What you get, restated plainly.

  • An installable app on iOS and Android with your icon, splash screen, and name
  • Push notifications to members' devices
  • The full responsive web app running inside it, so every feature is present
  • One codebase - a change to the web app is a change to the app

What it is not is a from-scratch native rewrite. If a reviewer or a member expects platform-native navigation gestures throughout, set that expectation up front.


Building the Apps#

The download includes the Capacitor configuration already wired to your app. Building the installable packages happens on your machine with the standard mobile toolchains.

  • iOS requires a Mac with Xcode installed. You open the generated iOS project in Xcode, set your bundle identifier and signing team, and build an archive for submission.
  • Android requires Android Studio and the Android SDK. You open the generated Android project, set your application id, and build a signed release bundle.

The setup documentation in your download walks the exact commands to sync the web build into the native projects. Point the shell at your production domain first (see Custom Domain and Branding) so the installed app loads your live community and not a local build.


Submitting Under Your Own Developer Accounts#

The apps go to the stores under your accounts, not Seedly's. That is part of owning the product.

  • Apple - enroll in the Apple Developer Program (a paid annual membership) to get an App Store Connect account. You create the app listing, upload the build from Xcode, and submit for review.
  • Google - register a Google Play Developer account (a one-time fee) to get access to the Play Console. You create the listing, upload the signed bundle, and submit.

Both stores need the usual listing assets from you - app name, description, screenshots at the required sizes, an icon, a privacy policy URL, and a support contact. Your community's own privacy and terms pages cover the policy requirement.


Push Notifications#

Push is the main reason to ship a native shell rather than tell members to bookmark the site. Wiring it up is a per-store setup you do once.

  • iOS push runs through Apple's push service. You create a push key or certificate in your Apple Developer account and register it so the app can receive notifications.
  • Android push runs through Firebase Cloud Messaging. You create a Firebase project, add the app, and drop its configuration into the Android project.

Once configured, the platform's notification system delivers to the device the same way it delivers in-app and email notifications - members choose per-type which notifications reach them, across in-app, email, and push. See the notification coverage on the Features page.


The App-Store Review Reality#

Setting expectations, because this is where first-time publishers lose a week.

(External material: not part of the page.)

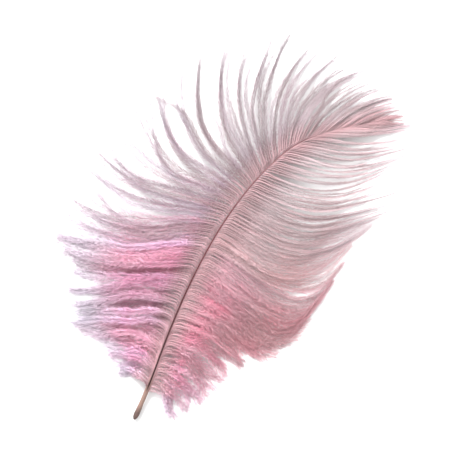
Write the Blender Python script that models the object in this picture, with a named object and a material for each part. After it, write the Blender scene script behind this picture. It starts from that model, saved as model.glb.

  • Review is real work and takes real time. Both stores review submissions by hand, and rejections on the first pass are common, especially on iOS. Budget days, not minutes.
  • Apple scrutinizes wrapper apps. An app that is mostly a wrapped website can draw questions about whether it offers enough native value. Push notifications, a polished icon and splash, and offline-friendly behavior help. Lead your listing with the community experience, not the fact that it is a web view.
  • The accounts and the maintenance are yours. You hold the developer accounts, you respond to review feedback, and you resubmit when a store policy changes. Seedly ships the shell, and the store relationship is yours to run.

None of this is unusual - it is simply the cost of having your own app in the stores instead of renting a spot in someone else's. Plan for it and the first submission goes smoothly.